Residual standard error: 0.1365 on 84 degrees of freedom
Multiple R-squared: 0.02008,    Adjusted R-squared: 0.008416 
F-statistic: 1.721 on 1 and 84 DF,  p-value: 0.1931
Is there some "ready to go" R code I could include to get the values for the:
multicollinearity, heteroskedasticity, and normality of error terms

However, I would never recommend taking such a cookie-cutter method; every data is going to be different, and you should at least take the typical approaches to analyzing your initial models to find that warrant for a given alternative approach. It is an exploratory process.
I agree.

Thanks again,
Cheers,
Mike
 

bryangoodrich

Probably A Mammal
#8
For the R code, check out my website for ALSM. The chapters 9-11 deal with building a multiple regression model.

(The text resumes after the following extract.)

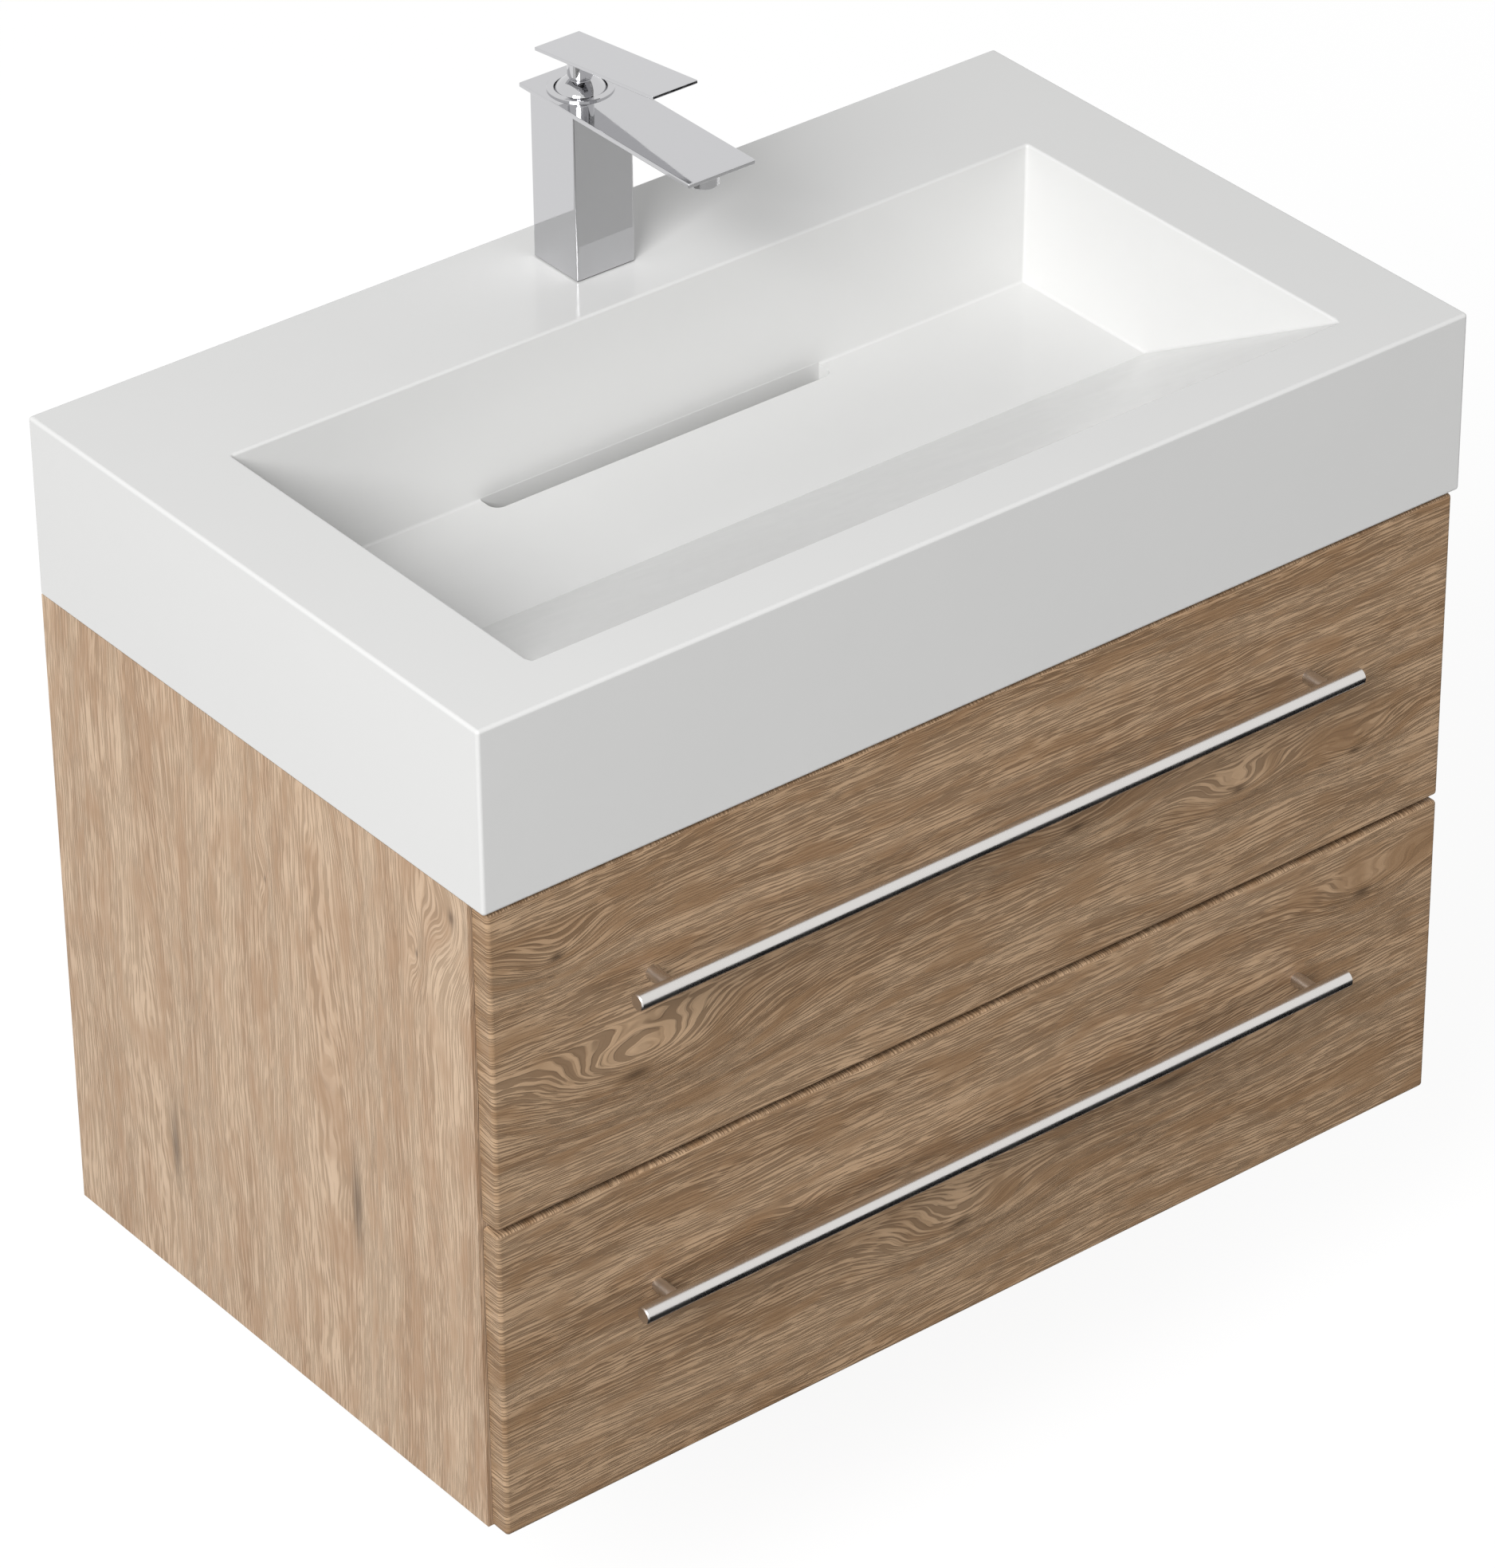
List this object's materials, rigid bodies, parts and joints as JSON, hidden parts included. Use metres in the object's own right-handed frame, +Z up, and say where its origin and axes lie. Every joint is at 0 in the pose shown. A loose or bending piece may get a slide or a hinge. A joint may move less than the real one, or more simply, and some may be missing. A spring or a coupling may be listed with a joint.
{
  "type": "washbasin vanity unit",
  "caption": "White rectangular slab washbasin with a rear drain slot and single-lever mixer on a wall-hung oak vanity with bar-handled drawers.",
  "frame": {"origin": "on the wall, midway between the two wall bolts that the unit hangs from", "axes": "+X to the right seen from the front, +Y horizontally into the wall, +Z up"},
  "size_m": [0.8, 0.505, 0.7795],
  "materials": {
    "mineral_cast": "glossy white cast mineral resin",
    "cabinet_decor": "light oak decor, grain upright, fine texture",
    "front_decor": "oak decor, grain level, embossed texture",
    "carcass_board": "oak decor board",
    "drawer_board": "light grey coated board",
    "beech_dowel": "raw beech",
    "handle_steel": "brushed along the bar",
    "zinc_steel": "zinc plated",
    "chrome": "polished chrome",
    "brass": "raw brass",
    "white_plastic": "moulded",
    "grey_plastic": "moulded",
    "black_rubber": "soft"
  },
  "bodies": {
    "cabinet": {"washbasin": "mineral_cast", "slot_drain_trough": "white_plastic", "waste_tail": "white_plastic", "waste_seal": "black_rubber", "waste_nut": "white_plastic", "left_side_panel": "cabinet_decor", "right_side_panel": "cabinet_decor", "bottom_panel": "carcass_board", "upper_back_rail": "carcass_board", "lower_back_rail": "carcass_board", "front_rail": "carcass_board", "cabinet_dowels": "beech_dowel", "hangers": "zinc_steel", "wall_plates": "zinc_steel", "board_screws": "zinc_steel", "upper_left_outer_rail": "zinc_steel", "upper_right_outer_rail": "zinc_steel", "lower_left_outer_rail": "zinc_steel", "lower_right_outer_rail": "zinc_steel", "mixer_body": "chrome", "trim_ring": "chrome", "cartridge": "grey_plastic", "cartridge_nut": "brass", "aerator": "grey_plastic", "base_seal": "black_rubber", "mounting_stud": "zinc_steel", "clamp_rubber": "black_rubber", "clamp_plate": "zinc_steel", "stud_nut": "brass"},
    "swivel": {"cartridge_rotor": "grey_plastic", "tilt_pin": "zinc_steel"},
    "lever": {"lever": "chrome", "dome_cap": "chrome", "spindle": "brass", "lever_grub_screw": "zinc_steel"},
    "upper_drawer": {"upper_front": "front_decor", "upper_handle_bar": "handle_steel", "upper_handle_posts": "handle_steel", "upper_handle_screws": "zinc_steel", "upper_drawer_left_side": "drawer_board", "upper_drawer_right_side": "drawer_board", "upper_drawer_bottom": "drawer_board", "upper_drawer_back": "drawer_board", "upper_left_inner_rail": "zinc_steel", "upper_right_inner_rail": "zinc_steel", "upper_siphon_wall": "drawer_board"},
    "lower_drawer": {"lower_front": "front_decor", "lower_handle_bar": "handle_steel", "lower_handle_posts": "handle_steel", "lower_handle_screws": "zinc_steel", "lower_drawer_left_side": "drawer_board", "lower_drawer_right_side": "drawer_board", "lower_drawer_bottom": "drawer_board", "lower_drawer_back": "drawer_board", "lower_left_inner_rail": "zinc_steel", "lower_right_inner_rail": "zinc_steel"},
    "upper_middle_rails": {"upper_left_middle_rail": "zinc_steel", "upper_right_middle_rail": "zinc_steel"},
    "lower_middle_rails": {"lower_left_middle_rail": "zinc_steel", "lower_right_middle_rail": "zinc_steel"}
  },
  "joints": [
    {"name": "upper_drawer_slide", "type": "slide", "parent": "cabinet", "child": "upper_drawer", "axis": [0, -1, 0], "range_m": [0, 0.36]},
    {"name": "upper_middle_slide", "type": "slide", "parent": "cabinet", "child": "upper_middle_rails", "axis": [0, -1, 0], "range_m": [0, 0.18]},
    {"name": "lower_drawer_slide", "type": "slide", "parent": "cabinet", "child": "lower_drawer", "axis": [0, -1, 0], "range_m": [0, 0.36]},
    {"name": "lower_middle_slide", "type": "slide", "parent": "cabinet", "child": "lower_middle_rails", "axis": [0, -1, 0], "range_m": [0, 0.18]},
    {"name": "mixer_swivel", "type": "hinge", "parent": "cabinet", "child": "swivel", "pos_m": [0, -0.059, 0.359], "axis": [0, 0, 1], "range_deg": [-50, 50]},
    {"name": "lever_tilt", "type": "hinge", "parent": "swivel", "child": "lever", "pos_m": [0, -0.059, 0.359], "axis": [-1, 0, 0], "range_deg": [0, 25]}
  ],
  "couplings": [
    {"joint": "upper_middle_slide", "follows": "upper_drawer_slide", "ratio": 0.5},
    {"joint": "lower_middle_slide", "follows": "lower_drawer_slide", "ratio": 0.5}
  ]
}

I don't recall off hand which chapters or sections deal with each of the topics, but they are all included. Usually for normality of error terms you just do a QQ plot (see qqnorm(resid(fit)) along with qqline(resid(fit))). If there are serious deviations from the center line, then the residuals are appearing to be non-normal or skewed to one side or the other (I think if it bows downward it is right-skewed, but I can't recall at the moment). As for multicollinearity, see 'vif'. Heteroskedasticity can be checked with from a number of means, such as the Brown-Forsythe test, among others. There are also analytic methods for checking normality. Search R for normality tests (wilcox.test might be one. There's some Smirnov one, also).